N.B. school principal received death threats in anthem dispute
Last Updated: Tuesday, February 10, 2009 | 10:11 AM AT
School principal Erik Millett says he was flooded with hostile messages, including taunts and death threats, after his decision to stop the daily singing of the national anthem at Belleisle Elementary School in New Brunswick.
Millett, the school's principal, said in an exclusive interview with CBC News that he was inundated with more than 2,000 emails over the anthem controversy, but some of the negative messages crossed the line and became personal threats.
"I received threats by email, death threats over my phone at home. I had to have my telephone number changed," he said.
Those threats were not relegated simply to the phone and internet. Millett also described how at the height of the anthem debate, he was sitting in his office with a student when a local parent walked in to speak with him.
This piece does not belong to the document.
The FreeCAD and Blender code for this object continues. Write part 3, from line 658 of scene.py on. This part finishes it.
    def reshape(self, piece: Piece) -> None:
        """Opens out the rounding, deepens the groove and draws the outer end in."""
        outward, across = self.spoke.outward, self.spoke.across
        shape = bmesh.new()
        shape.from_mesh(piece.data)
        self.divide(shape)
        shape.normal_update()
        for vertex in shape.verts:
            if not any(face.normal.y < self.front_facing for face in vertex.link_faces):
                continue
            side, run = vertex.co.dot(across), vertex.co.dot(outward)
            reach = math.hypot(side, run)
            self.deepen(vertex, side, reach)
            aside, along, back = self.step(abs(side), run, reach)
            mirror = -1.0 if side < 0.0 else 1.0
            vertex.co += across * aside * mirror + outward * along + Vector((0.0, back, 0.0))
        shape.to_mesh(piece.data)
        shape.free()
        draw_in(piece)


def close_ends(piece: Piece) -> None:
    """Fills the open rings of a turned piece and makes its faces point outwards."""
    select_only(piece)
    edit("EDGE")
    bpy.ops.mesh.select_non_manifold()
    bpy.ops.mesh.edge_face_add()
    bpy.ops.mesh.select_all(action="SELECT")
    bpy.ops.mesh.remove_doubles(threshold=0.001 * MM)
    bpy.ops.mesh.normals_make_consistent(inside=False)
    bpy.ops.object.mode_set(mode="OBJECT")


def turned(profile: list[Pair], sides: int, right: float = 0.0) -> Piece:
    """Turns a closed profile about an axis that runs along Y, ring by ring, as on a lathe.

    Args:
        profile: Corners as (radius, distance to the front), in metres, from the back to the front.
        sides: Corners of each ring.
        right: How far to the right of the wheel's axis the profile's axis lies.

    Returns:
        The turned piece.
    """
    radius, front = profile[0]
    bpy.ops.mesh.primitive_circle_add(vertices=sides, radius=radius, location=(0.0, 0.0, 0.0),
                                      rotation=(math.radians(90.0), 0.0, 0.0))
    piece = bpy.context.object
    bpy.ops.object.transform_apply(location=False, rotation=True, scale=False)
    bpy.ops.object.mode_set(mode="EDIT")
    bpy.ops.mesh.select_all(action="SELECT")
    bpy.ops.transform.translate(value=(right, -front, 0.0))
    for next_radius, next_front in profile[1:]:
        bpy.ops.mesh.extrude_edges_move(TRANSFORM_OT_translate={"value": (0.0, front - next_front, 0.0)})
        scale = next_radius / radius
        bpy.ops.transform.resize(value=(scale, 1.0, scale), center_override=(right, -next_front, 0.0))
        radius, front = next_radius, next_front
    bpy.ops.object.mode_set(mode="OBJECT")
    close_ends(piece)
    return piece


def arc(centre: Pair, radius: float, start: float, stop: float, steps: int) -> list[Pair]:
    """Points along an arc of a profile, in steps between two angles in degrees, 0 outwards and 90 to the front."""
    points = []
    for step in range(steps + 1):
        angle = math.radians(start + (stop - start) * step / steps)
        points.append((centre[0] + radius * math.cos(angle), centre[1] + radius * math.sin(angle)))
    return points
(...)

"He said that I should be ashamed of myself, that I embarrassed the community. He said that if my admin assistant wasn't there he would drag me outside by my shirt collar to the parking lot and beat me senseless," Millett said.
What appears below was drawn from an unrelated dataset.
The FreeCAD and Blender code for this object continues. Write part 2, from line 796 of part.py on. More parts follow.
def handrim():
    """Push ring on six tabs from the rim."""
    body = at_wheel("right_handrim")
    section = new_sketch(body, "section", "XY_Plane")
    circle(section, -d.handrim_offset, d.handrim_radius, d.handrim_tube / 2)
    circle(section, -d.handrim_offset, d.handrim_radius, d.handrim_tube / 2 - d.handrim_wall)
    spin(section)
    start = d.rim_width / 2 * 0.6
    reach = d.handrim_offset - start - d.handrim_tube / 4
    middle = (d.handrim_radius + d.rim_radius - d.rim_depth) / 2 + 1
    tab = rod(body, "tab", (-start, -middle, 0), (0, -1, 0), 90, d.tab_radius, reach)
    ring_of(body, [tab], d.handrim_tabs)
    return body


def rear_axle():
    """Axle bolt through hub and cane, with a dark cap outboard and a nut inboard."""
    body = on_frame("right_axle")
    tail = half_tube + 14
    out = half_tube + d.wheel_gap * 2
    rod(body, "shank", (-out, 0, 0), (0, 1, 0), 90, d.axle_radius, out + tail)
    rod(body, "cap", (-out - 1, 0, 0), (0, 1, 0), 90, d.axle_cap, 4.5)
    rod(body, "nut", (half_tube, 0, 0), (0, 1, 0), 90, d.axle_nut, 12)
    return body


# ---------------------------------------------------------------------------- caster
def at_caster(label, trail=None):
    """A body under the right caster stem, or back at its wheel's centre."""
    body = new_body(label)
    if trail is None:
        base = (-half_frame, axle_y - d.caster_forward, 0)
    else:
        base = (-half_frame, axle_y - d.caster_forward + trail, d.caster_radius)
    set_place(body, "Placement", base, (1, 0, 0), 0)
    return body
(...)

"At that point, I said that our conversation, our meeting was over and I thanked him for coming in and sharing his opinion and I asked him to leave my office. He told me that I would be driven out of the community one way or the other."
The national controversy ignited after it became known that Millett had stopped the daily singing of O Canada at his elementary school in rural New Brunswick. Instead, students would sing the anthem monthly at a school assembly.
Some of New Brunswick's Conservative MPs attacked the move on the floor of the House of Commons as "political correctness run wild." Eventually, the district superintendent ordered that the anthem be returned as a daily practice in the school.
The principal said he is now seeing a psychologist as he attempts to overcome the backlash over the anthem dispute.
"It's pretty traumatic. I just hope that no teacher, no administrator has to go through something like that again," he said.
Principal didn't want to separate students
Millett has said that two parents objected to the anthem ritual on religious grounds, and that he and his staff took the necessary steps to foster an inclusive school.
Those measures, he said, are supported by human rights legislation and the Education Act.
He also bristled at the idea that students who did not want to be a part of the anthem's singing should step outside.
"Asking a student to leave the classroom every day at the primary level, I think that is unacceptable. That is not the kind of environment I want to create in a school where I'm at," he said.
"If I was a student I would not want to begin my day every day to leave the classroom and be separated from my peers."
But Millett said he was open to making accommodations for students who felt strongly about the anthem. He said he allowed Julia Boyd, whose mother Susan has led the charge to reinstate the daily song, to sing O Canada at the monthly school assemblies.
Parent asks: 'What about the majority?'
Susan Boyd, whose soldier nephew was killed in Afghanistan, said national symbols must stop being removed from the classroom.
"The Lord's Prayer is gone. The [Oath] of Allegiance is gone. It has come to the point that we don't want to offend the minority, we don't want to offend people," Boyd said.
"But what about the majority? Because we are at the point now that we are offended because our anthem is disappearing."
The anthem is once again being piped into classrooms at the elementary school over the public address system. And while O Canada has returned, it is not clear if Millett ever will.
"I really don't know when I'll be able to return to work. [I am] personally devastated by this," he said.
"I don't know whether I'll ever return to teaching or a principalship again."